| GIVEN PROBLEM |
Return only the lines between the line holding "# origin: middle" and the line holding "obj.matrix_world = world", the two boundary lines included, exactly as they appear.
== SUPPLIED DATA
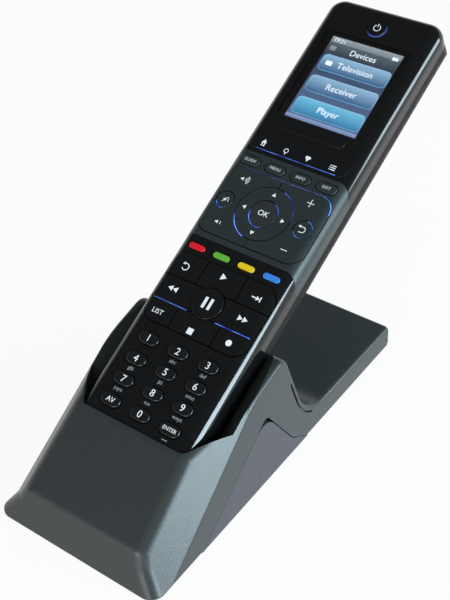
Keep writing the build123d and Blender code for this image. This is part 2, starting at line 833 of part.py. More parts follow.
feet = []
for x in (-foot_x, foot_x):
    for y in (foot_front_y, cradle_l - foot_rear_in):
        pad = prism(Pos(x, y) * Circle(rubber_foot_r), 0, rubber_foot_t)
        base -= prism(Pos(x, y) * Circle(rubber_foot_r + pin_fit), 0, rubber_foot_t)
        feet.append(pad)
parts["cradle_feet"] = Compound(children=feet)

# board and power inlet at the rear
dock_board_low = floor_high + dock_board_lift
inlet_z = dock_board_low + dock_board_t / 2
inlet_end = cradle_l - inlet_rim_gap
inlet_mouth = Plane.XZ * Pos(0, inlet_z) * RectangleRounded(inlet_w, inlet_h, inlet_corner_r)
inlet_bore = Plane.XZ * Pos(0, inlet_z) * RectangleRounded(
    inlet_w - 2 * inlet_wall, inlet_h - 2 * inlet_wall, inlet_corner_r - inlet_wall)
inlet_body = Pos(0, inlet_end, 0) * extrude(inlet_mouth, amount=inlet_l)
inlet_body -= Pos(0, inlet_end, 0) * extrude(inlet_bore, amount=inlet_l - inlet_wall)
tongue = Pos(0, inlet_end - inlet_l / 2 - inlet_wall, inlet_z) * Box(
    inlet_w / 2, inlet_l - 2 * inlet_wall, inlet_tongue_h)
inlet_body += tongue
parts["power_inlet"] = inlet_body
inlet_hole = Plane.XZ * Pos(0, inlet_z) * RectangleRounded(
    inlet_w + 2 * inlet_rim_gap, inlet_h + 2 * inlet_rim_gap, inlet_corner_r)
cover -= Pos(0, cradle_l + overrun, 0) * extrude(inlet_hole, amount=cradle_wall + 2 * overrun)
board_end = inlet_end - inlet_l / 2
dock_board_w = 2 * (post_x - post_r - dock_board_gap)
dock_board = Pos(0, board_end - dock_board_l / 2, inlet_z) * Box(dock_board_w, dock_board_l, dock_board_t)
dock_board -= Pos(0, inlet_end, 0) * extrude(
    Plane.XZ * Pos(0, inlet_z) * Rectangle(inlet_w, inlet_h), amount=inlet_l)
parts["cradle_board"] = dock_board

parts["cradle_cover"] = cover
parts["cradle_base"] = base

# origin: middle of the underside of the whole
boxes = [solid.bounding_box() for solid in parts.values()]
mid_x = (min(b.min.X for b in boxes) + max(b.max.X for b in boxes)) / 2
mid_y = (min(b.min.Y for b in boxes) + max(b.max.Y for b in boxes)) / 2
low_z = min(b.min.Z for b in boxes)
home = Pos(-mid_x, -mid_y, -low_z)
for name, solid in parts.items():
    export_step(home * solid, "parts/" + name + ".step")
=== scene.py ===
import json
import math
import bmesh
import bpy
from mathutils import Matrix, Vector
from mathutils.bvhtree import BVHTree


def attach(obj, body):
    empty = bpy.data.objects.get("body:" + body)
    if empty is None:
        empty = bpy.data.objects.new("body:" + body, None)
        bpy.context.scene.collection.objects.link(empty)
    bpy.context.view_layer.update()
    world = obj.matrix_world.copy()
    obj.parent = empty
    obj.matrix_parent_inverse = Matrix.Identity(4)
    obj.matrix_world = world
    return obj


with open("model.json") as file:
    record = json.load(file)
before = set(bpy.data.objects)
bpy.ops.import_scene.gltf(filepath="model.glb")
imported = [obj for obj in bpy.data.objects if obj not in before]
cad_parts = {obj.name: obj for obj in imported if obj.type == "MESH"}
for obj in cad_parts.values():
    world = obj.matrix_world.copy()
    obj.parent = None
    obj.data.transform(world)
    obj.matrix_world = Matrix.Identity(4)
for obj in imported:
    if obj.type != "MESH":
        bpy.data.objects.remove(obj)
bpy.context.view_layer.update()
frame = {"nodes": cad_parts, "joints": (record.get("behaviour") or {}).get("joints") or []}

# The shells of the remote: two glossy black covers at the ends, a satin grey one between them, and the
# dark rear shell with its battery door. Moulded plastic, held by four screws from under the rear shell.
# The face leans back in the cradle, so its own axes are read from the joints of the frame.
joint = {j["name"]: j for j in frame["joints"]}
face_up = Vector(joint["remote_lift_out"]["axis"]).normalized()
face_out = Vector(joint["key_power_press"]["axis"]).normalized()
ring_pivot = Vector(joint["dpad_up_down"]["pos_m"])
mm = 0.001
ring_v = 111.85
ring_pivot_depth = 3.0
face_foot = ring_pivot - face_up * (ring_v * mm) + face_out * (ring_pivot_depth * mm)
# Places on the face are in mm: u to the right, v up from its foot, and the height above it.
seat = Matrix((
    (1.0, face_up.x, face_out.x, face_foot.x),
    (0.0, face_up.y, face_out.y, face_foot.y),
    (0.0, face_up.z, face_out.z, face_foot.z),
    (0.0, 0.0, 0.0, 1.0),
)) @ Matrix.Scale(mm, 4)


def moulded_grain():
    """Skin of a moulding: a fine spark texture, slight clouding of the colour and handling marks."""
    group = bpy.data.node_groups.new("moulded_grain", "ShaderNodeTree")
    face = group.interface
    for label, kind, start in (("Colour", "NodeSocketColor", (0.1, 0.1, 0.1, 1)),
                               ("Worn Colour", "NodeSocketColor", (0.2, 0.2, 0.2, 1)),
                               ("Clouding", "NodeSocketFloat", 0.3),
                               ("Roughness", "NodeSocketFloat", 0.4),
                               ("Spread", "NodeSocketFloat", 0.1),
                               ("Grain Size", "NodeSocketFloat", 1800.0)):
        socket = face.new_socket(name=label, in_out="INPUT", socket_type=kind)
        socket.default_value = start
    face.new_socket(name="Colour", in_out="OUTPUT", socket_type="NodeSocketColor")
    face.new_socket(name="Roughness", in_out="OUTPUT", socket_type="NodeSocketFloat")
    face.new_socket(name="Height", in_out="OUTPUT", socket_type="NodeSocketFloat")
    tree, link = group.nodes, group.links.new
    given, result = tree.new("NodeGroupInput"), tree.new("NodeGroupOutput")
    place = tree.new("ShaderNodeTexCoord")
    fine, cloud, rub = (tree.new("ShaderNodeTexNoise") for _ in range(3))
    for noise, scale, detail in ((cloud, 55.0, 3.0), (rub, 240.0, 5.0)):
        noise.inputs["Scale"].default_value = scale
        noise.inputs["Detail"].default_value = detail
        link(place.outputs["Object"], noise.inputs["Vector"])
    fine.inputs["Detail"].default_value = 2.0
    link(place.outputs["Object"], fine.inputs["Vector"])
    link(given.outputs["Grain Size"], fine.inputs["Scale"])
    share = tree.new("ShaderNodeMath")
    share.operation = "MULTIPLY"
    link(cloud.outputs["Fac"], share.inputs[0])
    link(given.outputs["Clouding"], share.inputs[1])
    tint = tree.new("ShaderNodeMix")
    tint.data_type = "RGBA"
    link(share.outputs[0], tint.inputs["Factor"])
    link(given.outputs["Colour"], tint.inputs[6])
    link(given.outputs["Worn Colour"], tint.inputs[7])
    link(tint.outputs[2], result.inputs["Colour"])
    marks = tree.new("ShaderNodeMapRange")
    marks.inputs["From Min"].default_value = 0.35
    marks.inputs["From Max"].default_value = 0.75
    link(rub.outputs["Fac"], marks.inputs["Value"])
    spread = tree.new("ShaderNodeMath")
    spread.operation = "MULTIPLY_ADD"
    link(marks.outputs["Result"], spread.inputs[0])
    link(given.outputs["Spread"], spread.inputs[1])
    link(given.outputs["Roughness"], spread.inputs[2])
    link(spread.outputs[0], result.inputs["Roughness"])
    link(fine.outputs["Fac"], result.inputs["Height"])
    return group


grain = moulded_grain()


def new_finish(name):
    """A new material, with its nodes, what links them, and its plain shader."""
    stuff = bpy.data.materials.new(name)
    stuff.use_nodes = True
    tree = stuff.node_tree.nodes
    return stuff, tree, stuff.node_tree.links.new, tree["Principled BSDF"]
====
| OUTPUT |
# origin: middle of the underside of the whole
boxes = [solid.bounding_box() for solid in parts.values()]
mid_x = (min(b.min.X for b in boxes) + max(b.max.X for b in boxes)) / 2
mid_y = (min(b.min.Y for b in boxes) + max(b.max.Y for b in boxes)) / 2
low_z = min(b.min.Z for b in boxes)
home = Pos(-mid_x, -mid_y, -low_z)
for name, solid in parts.items():
    export_step(home * solid, "parts/" + name + ".step")
=== scene.py ===
import json
import math
import bmesh
import bpy
from mathutils import Matrix, Vector
from mathutils.bvhtree import BVHTree


def attach(obj, body):
    empty = bpy.data.objects.get("body:" + body)
    if empty is None:
        empty = bpy.data.objects.new("body:" + body, None)
        bpy.context.scene.collection.objects.link(empty)
    bpy.context.view_layer.update()
    world = obj.matrix_world.copy()
    obj.parent = empty
    obj.matrix_parent_inverse = Matrix.Identity(4)
    obj.matrix_world = world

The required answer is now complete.